→ What this task involves
Reproduce precisely the lines between the start of the data below and the line with "wasm.setup();", both included.

════

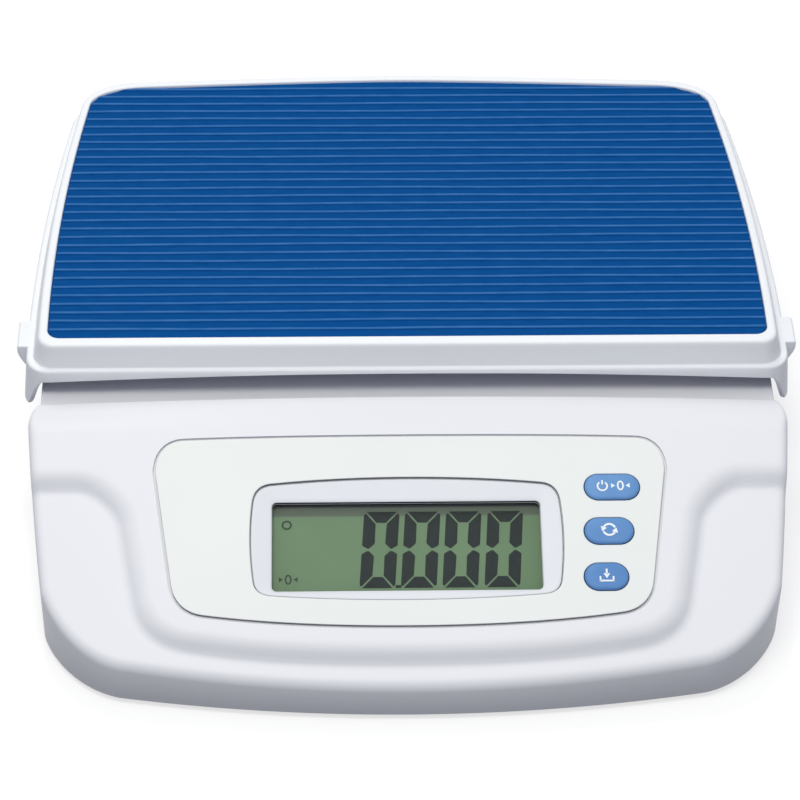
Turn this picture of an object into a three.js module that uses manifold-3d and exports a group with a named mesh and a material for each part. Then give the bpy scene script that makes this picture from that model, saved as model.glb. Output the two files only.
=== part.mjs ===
// Digital baby weighing scale: a low base with a sloping console in front and a ribbed platform behind.
// Millimetres, +Z up, front of the scale towards -Y, origin on the table below the middle of the scale.

import * as THREE from 'three';
import { mergeVertices } from 'three/addons/utils/BufferGeometryUtils.js';
import Module from 'manifold-3d';

const wasm = await Module();
wasm.setup();

// Sizes of the whole scale
const gap = 0.3;                    // clearance between two pieces that touch
const wall = 2.5;                   // plastic wall of the base
const overrun = 1;                  // how far a cutting tool runs past the face it cuts
const foot_height = 3;
const deck_height = 61;             // flat top of the base under the platform
const crease_height = 65;           // rear edge of the console, in the middle
const ledge_height = 75;            // ledge all round the platform
const overall_width = 330.8;        // over the ears
const overall_depth = 315.86;
const platform_depth = 187;
const console_side_inset = 1.3;     // the console is this much narrower than the platform, each side
const crease_gap = 4.9;             // from the platform's front line to the crease, in plan
const console_tilt = THREE.MathUtils.degToRad(17.2);

// Platform shell
const skirt_depth = 22;             // sides and back, below the ledge
const skirt_flare = 2;              // draft of the skirt at full depth
const skirt_wall = 2.2;
const lip_depth = 2;                // front lip, in the middle
const lip_growth = 4.4;             // how much deeper the front lip is at its ends
const lip_growth_power = 1.8;
const lip_drop = 5;                 // distance from the front in which the lip falls to the full skirt
const ledge_thickness = 1.8;
const ledge_round = 1.2;
const wall_foot_inset = 3.2;        // from the ledge's edge to the foot of the raised wall
const wall_foot_fillet = 0.6;
const wall_top_inset = 6.4;
const rim_width = 3.1;
const rim_height = 11.6;            // top of the rim above the ledge
const rim_round = 2;
const rim_chamfer = 0.6;
const pocket_depth = 2.5;           // mat pocket, below the rim
const pocket_floor = 3;             // thickness of plastic under the mat
const front_inset_share = 0.69;     // inset at the front and back, as a share of the inset at the side
const back_inset_share = 0.78;
const front_rim_share = 1.5;        // the rim's width in front, as a share of its width at the sides
const platform_taper = 11.1;        // how much each side draws in towards the back
const platform_front_radius = 10;
const platform_back_bow = 4.2;      // the back edge is this much further back in the middle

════

→ Completed exercise
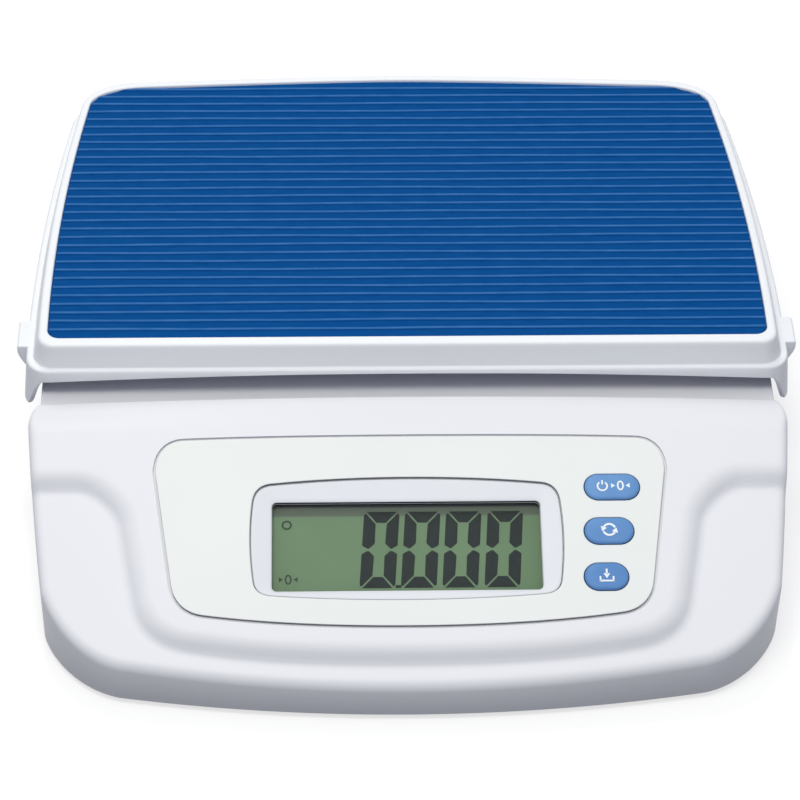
Turn this picture of an object into a three.js module that uses manifold-3d and exports a group with a named mesh and a material for each part. Then give the bpy scene script that makes this picture from that model, saved as model.glb. Output the two files only.
=== part.mjs ===
// Digital baby weighing scale: a low base with a sloping console in front and a ribbed platform behind.
// Millimetres, +Z up, front of the scale towards -Y, origin on the table below the middle of the scale.

import * as THREE from 'three';
import { mergeVertices } from 'three/addons/utils/BufferGeometryUtils.js';
import Module from 'manifold-3d';

const wasm = await Module();
wasm.setup();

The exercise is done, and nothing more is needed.